Buscadores de oro destrozan sitios antiguos en Sudán

Hace un mes, cuando cinco arqueólogos y policías llegaron al sitio de Jabal Maragha, en el desierto de Sudán, para una visita de rutina, creyeron que se habían perdido. No había nada. Los buscadores de oro lo habían hecho desaparecer.

Intrigados por el ruido de los motores en medio de este desierto, de Bayuda, ubicado a 270 km al norte de Jartum, descubrieron dos retroexcavadoras en plena tarea. Habían cavado una enorme muesca de 17 metros de profundidad y 20 de largo. 

«Tenían un solo objetivo al cavar aquí: encontrar oro y para ganar tiempo utilizaban las retroexcavadoras», explica, contrariado, el arqueólogo Habab Idris Ahmed, que había trabajado en 1999 en este sitio. 

La tierra ocre está surcada de marcas de neumáticos, algunas más profundas. Son de los camiones que transportan el equipamiento para horadar la tierra.

De este sitio, perteneciente al periodo meroítico (350 a.C.-350 d.C.), que habría sido una vivienda o un puesto de control, no queda casi nada. 

«Excavaron en profundidad porque el suelo está compuesto de capas de arenisca y pirita y, como esta roca es metálica, su detector sonaría. Pensaban que el oro se encontraba más abajo«, explica Hatem al Nur, director de Antigüedades y Museos de Sudán. 

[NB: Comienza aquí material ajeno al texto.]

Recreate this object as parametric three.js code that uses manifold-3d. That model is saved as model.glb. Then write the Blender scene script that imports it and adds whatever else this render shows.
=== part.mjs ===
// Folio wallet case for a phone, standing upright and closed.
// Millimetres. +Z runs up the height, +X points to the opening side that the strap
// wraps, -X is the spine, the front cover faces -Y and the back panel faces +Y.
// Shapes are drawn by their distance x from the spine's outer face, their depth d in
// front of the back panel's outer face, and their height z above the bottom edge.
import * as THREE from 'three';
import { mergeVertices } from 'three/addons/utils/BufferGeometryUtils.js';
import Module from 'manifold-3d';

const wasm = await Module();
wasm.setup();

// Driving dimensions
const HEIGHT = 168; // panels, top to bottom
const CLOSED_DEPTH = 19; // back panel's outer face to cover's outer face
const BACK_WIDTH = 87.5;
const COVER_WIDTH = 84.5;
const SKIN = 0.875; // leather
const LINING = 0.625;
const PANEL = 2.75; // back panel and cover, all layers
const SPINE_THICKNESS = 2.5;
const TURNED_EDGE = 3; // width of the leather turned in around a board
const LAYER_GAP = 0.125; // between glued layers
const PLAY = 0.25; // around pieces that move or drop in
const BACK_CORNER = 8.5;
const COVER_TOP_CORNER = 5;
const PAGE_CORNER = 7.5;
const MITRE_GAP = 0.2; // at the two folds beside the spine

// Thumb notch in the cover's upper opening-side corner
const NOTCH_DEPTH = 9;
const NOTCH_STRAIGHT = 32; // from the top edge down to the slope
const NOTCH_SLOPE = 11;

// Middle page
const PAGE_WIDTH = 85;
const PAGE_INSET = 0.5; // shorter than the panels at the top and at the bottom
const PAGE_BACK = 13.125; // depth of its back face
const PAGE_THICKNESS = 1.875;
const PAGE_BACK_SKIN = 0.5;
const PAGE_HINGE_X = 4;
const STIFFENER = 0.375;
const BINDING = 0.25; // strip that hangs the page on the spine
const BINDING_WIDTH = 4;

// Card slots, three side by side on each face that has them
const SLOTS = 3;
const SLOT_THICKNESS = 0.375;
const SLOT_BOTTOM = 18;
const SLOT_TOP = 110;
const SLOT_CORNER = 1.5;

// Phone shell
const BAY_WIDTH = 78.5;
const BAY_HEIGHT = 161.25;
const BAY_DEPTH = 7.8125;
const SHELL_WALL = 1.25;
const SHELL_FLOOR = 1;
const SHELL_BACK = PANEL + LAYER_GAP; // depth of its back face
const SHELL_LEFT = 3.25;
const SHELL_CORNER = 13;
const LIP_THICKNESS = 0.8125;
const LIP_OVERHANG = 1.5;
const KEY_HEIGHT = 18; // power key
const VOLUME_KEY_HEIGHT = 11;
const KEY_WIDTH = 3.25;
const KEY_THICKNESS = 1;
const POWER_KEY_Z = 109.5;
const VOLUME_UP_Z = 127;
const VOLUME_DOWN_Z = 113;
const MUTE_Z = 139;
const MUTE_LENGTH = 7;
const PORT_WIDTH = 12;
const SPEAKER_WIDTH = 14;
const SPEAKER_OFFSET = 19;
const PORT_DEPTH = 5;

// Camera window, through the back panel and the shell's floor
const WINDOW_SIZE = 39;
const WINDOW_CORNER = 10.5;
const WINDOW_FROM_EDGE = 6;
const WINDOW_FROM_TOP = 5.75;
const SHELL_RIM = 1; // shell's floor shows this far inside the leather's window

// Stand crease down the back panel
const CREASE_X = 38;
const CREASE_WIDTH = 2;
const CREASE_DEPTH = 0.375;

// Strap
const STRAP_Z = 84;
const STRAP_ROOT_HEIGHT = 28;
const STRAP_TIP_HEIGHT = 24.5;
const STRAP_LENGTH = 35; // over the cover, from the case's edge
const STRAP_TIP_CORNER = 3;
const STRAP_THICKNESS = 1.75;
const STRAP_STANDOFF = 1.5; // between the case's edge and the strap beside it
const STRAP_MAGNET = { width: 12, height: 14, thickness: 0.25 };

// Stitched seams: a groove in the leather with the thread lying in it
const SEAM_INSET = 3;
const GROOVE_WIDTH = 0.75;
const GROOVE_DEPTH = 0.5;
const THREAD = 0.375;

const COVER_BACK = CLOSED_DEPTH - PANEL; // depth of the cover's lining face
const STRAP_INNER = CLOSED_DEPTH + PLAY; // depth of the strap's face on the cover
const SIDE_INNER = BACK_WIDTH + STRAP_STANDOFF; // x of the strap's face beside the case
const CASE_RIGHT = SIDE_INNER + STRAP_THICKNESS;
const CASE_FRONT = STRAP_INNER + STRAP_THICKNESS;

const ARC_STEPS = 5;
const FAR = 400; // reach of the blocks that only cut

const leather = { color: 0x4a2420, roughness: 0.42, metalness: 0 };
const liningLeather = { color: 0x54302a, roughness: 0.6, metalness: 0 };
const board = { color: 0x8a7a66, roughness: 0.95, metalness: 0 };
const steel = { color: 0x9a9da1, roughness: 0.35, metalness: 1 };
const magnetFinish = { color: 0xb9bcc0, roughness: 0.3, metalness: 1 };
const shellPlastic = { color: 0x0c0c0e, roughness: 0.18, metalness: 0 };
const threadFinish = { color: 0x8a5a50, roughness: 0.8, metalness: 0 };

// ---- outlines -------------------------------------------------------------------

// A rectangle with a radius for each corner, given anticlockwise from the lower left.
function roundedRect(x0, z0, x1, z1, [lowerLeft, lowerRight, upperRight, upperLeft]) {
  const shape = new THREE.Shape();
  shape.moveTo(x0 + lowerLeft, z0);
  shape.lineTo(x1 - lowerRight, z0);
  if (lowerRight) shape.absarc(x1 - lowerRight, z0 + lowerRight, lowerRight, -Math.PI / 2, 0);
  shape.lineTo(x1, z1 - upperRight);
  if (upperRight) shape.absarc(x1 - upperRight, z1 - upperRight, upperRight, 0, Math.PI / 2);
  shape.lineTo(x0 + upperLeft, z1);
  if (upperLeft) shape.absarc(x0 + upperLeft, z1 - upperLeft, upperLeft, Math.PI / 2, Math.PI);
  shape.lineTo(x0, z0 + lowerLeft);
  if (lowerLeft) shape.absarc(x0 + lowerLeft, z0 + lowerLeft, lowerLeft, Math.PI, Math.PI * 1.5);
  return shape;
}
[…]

Cerca de la monstruosa «trinchera», sobre piedras de arenisca talladas en cilindro y dispuestas como columnas, los «ladrones de oro» levantaron un techo rudimentario para utilizar el lugar como comedor.

«Imaginario»

Pero la sorpresa no terminó allí. «Llevados a la comisaría, los cinco excavadores fueron liberados unas horas más tarde e inclusive recuperaron su equipo», dice molesto Mahmud al Tayeb, ex inspector de Antigüedades. 

«Deberían haber sido detenidos y las máquinas confiscadas. Existen leyes«, añade este profesor de arqueología de la Universidad de Varsovia, convencido de que el verdadero culpable, el patrón, es alguien con el brazo largo.

Para el director de las Antigüedades, no se trata de un caso aislado, sino de un saqueo sistemático de sitios arqueológicos, como en la isla de Sai, con 12 km de largo, entre la segunda y la tercera catarata del Nilo. 

Allí, sobre centenares de tumbas de todas las épocas, incluso de la prehistoria, muchas han sido destruidas o dañadas por los buscadores de oro. 

De hecho, éstos siempre han existido en Sudán, tercer mayor productor de oro de África, tras Sudáfrica y Ghana.

La venta de oro le supuso al Estado 1,200 millones de dólares (unos 1,015 millones de euros) de ingresos en 2019, según datos del Banco Central. 

Pero estos buscadores se han profesionalizado. «Pequeño, en Omdurman, (cerca de Jartum), después de las inundaciones, vi a los habitantes acercarse a las orillas del río con tamices. Encontraron oro. pero en pequeñas cantidades», comenta Tayeb. 

Después, a fines de la década de 1990, los lugareños vieron a los arqueólogos utilizar detectores para sus trabajos de investigación. Y estaban convencidos de que buscaban oro. 

«Cada vez que comenzábamos una excavación, se acercaban y nos preguntaban si habíamos encontrado oro. En el imaginario popular, a veces los sitios arqueológicos son sinónimo de oro, Esto es a causa de viejas historias», explica.

«No es una prioridad»

Las civilizaciones antiguas de Sudán erigieron más pirámides que las de Egipto, no obstante siguen siendo en gran parte desconocidas. El sitio arqueológico de la isla de Meroe, a unos 200 km de Jabal Maragha, está declarado por la Unesco como Patrimonio de la Humanidad. 

Algo que es catastrófico para el patrimonio sudanés es que los funcionarios locales fomentan a los jóvenes desempleados a que prueben suerte buscando tesoros, y que los inversores ricos están utilizando equipos pesados. 

«Sobre los mil sitios arqueológicos más o menos conocidos en Sudán, al menos un centenar han sido destruidos o dañados por los buscadores de oro. Hay un solo policía para 30 sitios y no tiene cualificación, equipo de comunicaciones ni un medio de transporte adecuado», se queja Nor.

Como verdaderas hormigas, en centenares de lugares distantes entre sí, en cementerios y templos, la gente excava buscando mejorar su vida cotidiana, en un país en medio de una enorme crisis económica y muy golpeado por conflictos étnicos y tribales. 

Para Tayeb, «la situación está por completo fuera de control. La verdadera interrogante es a qué punto el Estado desea preservar el patrimonio. Pero, está claro que no se trata de una de las prioridades del gobierno».